What to produce: Each line that holds the word "from" counts once; report how many lines do so and nothing else.

Available data:
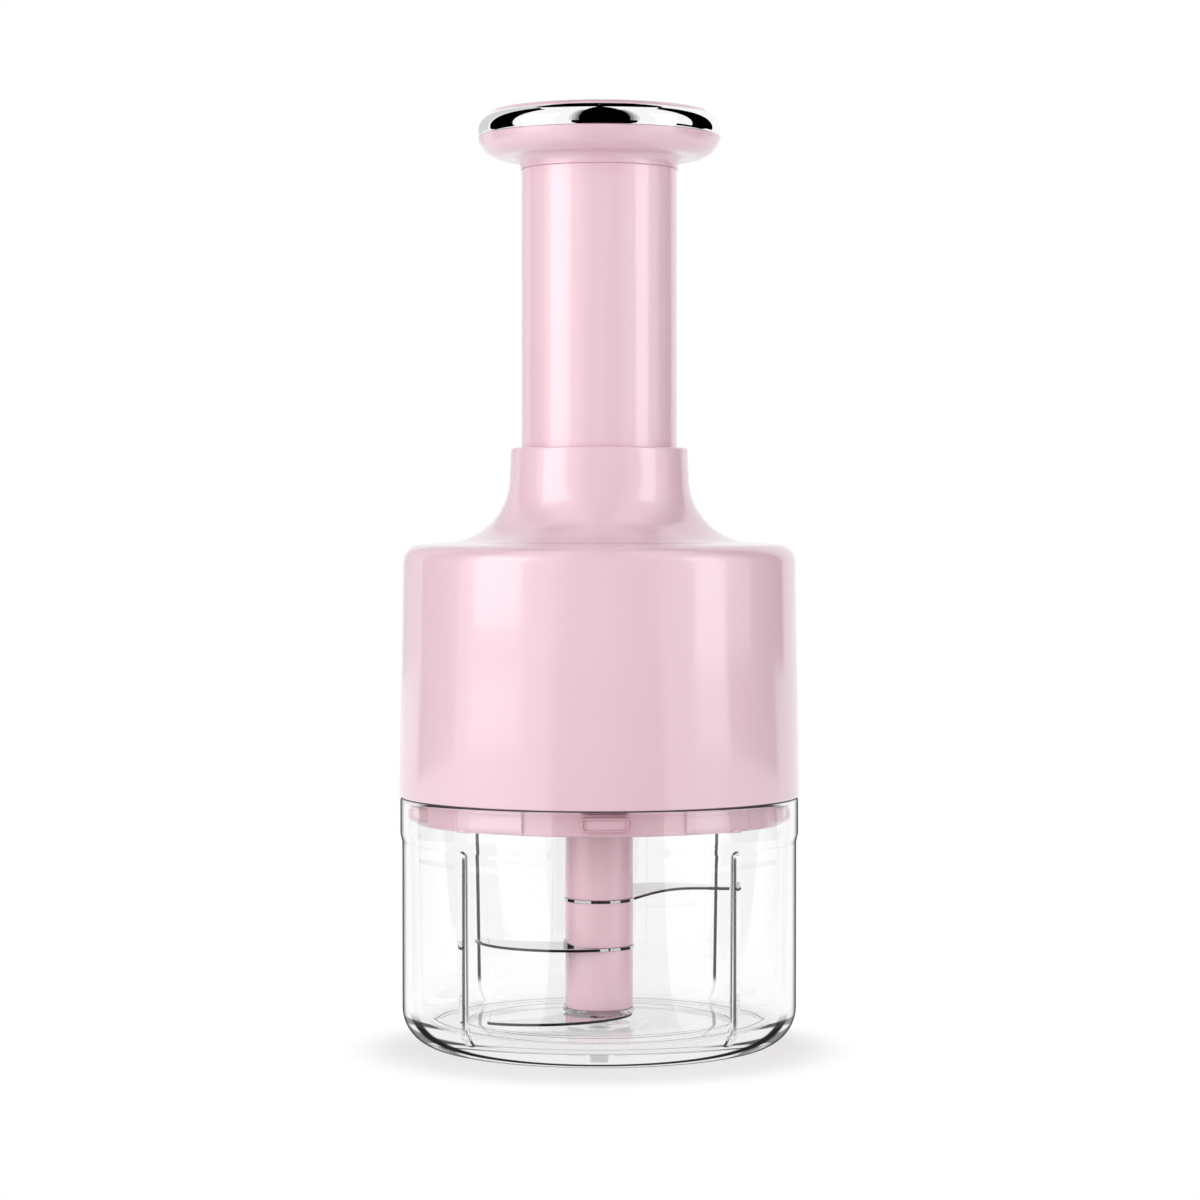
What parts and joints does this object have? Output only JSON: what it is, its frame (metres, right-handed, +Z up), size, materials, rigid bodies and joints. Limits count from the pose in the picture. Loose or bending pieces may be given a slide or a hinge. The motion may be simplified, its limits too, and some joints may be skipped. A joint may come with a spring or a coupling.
{
  "type": "plunger food chopper",
  "caption": "Hand-pressed food chopper: a clear bowl with a pivoting blade stack under a round head whose sprung plunger spins the blades through a steep screw and gears.",
  "frame": {"origin": "on the axis, on the surface that the bowl stands on", "axes": "+Z up along the axis, -Y the front, towards the middle centring lug of the lid, +X to the right as seen from the front"},
  "size_m": [0.104, 0.104, 0.2444],
  "materials": {
    "clear_glass": "clear and polished",
    "shell_plastic": "pale pink, high gloss",
    "lid_plastic": "pale pink, high gloss",
    "shaft_plastic": "pink, satin gloss",
    "blade_steel": "polished stainless sheet",
    "steel": "plain stainless",
    "bright_metal": "mirror-bright plating",
    "silicone": "matt, dark grey",
    "bronze": "sintered bronze",
    "white_plastic": "moulded, satin",
    "gear_plastic": "moulded acetal, satin",
    "screw_plastic": "moulded glass-filled nylon"
  },
  "bodies": {
    "bowl_body": {"bowl": "clear_glass", "floor_pin": "steel"},
    "blade_unit": {"blade_shaft": "shaft_plastic", "middle_sleeve": "shaft_plastic", "lower_sleeve": "shaft_plastic", "shaft_cap": "shaft_plastic", "upper_blade": "blade_steel", "middle_blade": "blade_steel", "lower_blade": "blade_steel"},
    "head": {"housing": "shell_plastic", "lid": "lid_plastic", "rim_seal": "silicone", "lid_screws": "steel", "spindle_bush": "bronze", "guide_sleeve": "white_plastic", "gear_cap": "white_plastic", "ring_gear": "gear_plastic", "return_spring": "steel"},
    "plunger": {"plunger_tube": "shell_plastic", "plunger_foot": "gear_plastic", "nut_tube": "white_plastic", "drive_nut": "gear_plastic", "knob_body": "shell_plastic", "bright_ring": "bright_metal", "knob_cap": "shell_plastic", "knob_screws": "steel"},
    "screw_body": {"drive_screw": "screw_plastic", "pawl_disc": "gear_plastic"},
    "carrier": {"planet_carrier": "gear_plastic", "planet_pins": "steel"},
    "planet_1": {"planet_gear_1": "gear_plastic"},
    "planet_2": {"planet_gear_2": "gear_plastic"},
    "planet_3": {"planet_gear_3": "gear_plastic"},
    "output": {"drive_spindle": "steel", "sun_gear": "gear_plastic"}
  },
  "joints": [
    {"name": "head_lift", "type": "slide", "parent": "bowl_body", "child": "head", "axis": [0, 0, 1], "range_m": [0, 0.08]},
    {"name": "plunger_slide", "type": "slide", "parent": "head", "child": "plunger", "axis": [0, 0, 1], "range_m": [-0.058, 0], "stiffness_N_per_m": 120, "springref_m": 0.06, "deforming": ["return_spring"]},
    {"name": "screw_spin", "type": "hinge", "parent": "head", "child": "screw_body", "pos_m": [0, 0, 0.07], "axis": [0, 0, 1], "range_deg": [0, 349]},
    {"name": "carrier_spin", "type": "hinge", "parent": "head", "child": "carrier", "pos_m": [0, 0, 0.0686], "axis": [0, 0, 1], "range_deg": [0, 349]},
    {"name": "planet_1_spin", "type": "hinge", "parent": "carrier", "child": "planet_1", "pos_m": [0.02438, 0, 0.0642], "axis": [0, 0, 1], "range_deg": [-995, 0]},
    {"name": "planet_2_spin", "type": "hinge", "parent": "carrier", "child": "planet_2", "pos_m": [-0.01219, 0.02111, 0.0642], "axis": [0, 0, 1], "range_deg": [-995, 0]},
    {"name": "planet_3_spin", "type": "hinge", "parent": "carrier", "child": "planet_3", "pos_m": [-0.01219, -0.02111, 0.0642], "axis": [0, 0, 1], "range_deg": [-995, 0]},
    {"name": "spindle_spin", "type": "hinge", "parent": "head", "child": "output", "pos_m": [0, 0, 0.0642], "axis": [0, 0, 1], "range_deg": [0, 1509]},
    {"name": "blade_spin", "type": "hinge", "parent": "bowl_body", "child": "blade_unit", "pos_m": [0, 0, 0.01], "axis": [0, 0, 1], "range_deg": [0, 1509]}
  ],
  "couplings": [
    {"joint": "screw_spin", "follows": "plunger_slide", "rad_per_m": -104.72},
    {"joint": "carrier_spin", "follows": "plunger_slide", "rad_per_m": -104.72},
    {"joint": "spindle_spin", "follows": "plunger_slide", "rad_per_m": -453.79},
    {"joint": "blade_spin", "follows": "plunger_slide", "rad_per_m": -453.79},
    {"joint": "planet_1_spin", "follows": "plunger_slide", "rad_per_m": 299.2},
    {"joint": "planet_2_spin", "follows": "plunger_slide", "rad_per_m": 299.2},
    {"joint": "planet_3_spin", "follows": "plunger_slide", "rad_per_m": 299.2}
  ]
}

The answer: 2